Reply with only the number of lines that contain the string "picture".

::::

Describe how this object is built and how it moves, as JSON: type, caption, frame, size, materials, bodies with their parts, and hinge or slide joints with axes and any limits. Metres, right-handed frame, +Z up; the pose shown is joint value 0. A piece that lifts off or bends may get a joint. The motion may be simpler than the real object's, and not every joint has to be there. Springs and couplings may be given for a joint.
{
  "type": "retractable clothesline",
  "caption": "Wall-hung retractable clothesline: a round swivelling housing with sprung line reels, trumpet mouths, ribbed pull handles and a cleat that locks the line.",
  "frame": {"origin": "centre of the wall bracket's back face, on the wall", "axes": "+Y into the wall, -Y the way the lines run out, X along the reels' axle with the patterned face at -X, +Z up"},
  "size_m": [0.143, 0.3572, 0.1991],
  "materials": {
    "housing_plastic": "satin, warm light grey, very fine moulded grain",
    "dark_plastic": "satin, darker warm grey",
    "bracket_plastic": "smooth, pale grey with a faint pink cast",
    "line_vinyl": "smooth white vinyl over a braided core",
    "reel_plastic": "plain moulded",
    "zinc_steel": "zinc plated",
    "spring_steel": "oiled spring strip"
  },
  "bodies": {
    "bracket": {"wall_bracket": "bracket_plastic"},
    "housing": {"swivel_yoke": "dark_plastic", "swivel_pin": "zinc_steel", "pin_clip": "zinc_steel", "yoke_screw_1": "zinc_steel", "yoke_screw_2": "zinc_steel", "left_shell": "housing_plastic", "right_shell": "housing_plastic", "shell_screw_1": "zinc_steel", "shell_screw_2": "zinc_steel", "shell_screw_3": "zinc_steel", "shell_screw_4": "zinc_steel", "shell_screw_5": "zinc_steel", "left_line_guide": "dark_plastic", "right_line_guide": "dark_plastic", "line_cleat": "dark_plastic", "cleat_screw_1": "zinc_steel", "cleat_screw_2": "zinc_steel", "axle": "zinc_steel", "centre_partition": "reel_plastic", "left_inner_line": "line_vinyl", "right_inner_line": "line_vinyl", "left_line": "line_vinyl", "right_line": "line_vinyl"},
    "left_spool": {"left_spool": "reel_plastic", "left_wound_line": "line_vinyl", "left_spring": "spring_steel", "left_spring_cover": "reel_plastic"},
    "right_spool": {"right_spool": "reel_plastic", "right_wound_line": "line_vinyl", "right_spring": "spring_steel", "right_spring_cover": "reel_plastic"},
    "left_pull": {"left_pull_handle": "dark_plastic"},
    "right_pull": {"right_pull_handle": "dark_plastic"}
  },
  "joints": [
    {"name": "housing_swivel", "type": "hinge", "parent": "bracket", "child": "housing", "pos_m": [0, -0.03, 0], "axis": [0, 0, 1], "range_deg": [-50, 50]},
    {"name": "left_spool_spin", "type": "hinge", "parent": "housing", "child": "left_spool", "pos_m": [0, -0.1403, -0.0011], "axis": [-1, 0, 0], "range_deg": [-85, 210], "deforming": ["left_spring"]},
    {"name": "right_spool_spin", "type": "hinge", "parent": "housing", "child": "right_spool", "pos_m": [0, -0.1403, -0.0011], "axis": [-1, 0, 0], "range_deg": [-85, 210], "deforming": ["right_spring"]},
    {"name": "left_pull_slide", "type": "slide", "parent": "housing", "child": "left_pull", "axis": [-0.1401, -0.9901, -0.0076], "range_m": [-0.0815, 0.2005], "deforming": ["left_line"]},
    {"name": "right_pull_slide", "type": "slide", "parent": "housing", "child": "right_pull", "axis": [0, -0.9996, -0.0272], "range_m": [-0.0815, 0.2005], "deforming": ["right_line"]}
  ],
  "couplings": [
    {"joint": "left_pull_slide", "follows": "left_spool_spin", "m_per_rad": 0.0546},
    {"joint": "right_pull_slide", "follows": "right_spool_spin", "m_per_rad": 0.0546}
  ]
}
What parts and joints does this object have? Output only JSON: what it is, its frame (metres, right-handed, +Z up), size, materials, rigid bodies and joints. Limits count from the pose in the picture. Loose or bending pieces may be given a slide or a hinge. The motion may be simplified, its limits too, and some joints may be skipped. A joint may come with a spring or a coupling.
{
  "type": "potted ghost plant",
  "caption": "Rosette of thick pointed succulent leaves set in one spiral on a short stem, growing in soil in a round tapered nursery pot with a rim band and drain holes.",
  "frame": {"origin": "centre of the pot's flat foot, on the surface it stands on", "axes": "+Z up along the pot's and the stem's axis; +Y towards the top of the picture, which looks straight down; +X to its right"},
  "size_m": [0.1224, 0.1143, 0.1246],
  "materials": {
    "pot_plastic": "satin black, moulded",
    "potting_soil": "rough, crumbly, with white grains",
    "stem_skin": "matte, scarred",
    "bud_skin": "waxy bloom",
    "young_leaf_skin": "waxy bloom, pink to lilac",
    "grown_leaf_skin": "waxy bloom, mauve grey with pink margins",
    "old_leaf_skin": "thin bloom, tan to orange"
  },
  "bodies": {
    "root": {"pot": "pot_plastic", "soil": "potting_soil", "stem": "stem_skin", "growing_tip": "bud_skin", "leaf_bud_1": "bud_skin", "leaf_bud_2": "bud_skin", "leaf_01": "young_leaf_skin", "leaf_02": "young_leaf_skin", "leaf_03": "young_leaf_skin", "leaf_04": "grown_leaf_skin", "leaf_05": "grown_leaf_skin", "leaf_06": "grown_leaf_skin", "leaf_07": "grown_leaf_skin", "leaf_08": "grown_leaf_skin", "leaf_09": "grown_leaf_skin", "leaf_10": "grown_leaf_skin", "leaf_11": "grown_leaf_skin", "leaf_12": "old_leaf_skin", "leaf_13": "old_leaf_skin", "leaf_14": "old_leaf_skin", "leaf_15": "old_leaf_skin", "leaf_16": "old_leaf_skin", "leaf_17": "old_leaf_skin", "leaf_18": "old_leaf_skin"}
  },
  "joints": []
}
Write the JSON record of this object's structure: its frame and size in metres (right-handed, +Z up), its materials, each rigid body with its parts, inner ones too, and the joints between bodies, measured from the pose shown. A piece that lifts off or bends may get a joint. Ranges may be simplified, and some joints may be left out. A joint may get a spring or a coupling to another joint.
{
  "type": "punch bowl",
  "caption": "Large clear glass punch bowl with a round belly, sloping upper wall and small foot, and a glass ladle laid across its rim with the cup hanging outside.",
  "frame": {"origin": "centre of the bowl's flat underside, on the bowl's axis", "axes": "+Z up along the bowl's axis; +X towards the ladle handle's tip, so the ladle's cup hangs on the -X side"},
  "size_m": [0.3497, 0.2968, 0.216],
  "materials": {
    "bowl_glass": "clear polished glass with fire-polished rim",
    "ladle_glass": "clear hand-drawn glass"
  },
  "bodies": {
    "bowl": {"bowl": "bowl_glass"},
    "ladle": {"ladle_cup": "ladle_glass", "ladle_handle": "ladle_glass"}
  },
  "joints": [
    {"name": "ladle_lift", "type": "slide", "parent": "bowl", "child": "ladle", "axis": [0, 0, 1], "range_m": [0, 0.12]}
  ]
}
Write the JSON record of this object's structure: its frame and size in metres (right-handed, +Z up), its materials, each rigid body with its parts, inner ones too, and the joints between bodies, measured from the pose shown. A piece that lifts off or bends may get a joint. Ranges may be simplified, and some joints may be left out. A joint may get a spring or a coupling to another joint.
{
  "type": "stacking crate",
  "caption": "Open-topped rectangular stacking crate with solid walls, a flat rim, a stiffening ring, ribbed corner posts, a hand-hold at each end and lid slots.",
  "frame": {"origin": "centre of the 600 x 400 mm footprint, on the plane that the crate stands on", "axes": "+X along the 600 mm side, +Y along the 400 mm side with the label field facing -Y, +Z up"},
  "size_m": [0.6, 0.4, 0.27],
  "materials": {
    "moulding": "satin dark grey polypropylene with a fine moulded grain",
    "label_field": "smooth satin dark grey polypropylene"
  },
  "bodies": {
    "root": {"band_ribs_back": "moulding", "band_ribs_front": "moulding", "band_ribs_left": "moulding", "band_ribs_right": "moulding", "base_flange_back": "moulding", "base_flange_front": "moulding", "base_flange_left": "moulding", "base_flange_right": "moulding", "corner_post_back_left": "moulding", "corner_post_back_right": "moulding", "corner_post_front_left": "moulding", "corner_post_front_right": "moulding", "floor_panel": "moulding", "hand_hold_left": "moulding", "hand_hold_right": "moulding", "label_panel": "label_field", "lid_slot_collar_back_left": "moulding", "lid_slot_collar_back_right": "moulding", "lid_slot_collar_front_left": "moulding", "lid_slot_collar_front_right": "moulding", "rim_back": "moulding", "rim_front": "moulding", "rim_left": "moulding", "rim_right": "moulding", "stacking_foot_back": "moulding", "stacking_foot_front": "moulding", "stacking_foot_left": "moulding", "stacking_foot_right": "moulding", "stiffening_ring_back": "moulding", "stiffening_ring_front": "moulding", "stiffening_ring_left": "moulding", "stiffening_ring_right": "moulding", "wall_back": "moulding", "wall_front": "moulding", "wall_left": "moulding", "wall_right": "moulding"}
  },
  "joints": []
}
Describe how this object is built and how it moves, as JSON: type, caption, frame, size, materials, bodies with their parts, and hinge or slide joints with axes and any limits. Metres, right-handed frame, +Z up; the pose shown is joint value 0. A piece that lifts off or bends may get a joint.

::::

▶ Full response:
2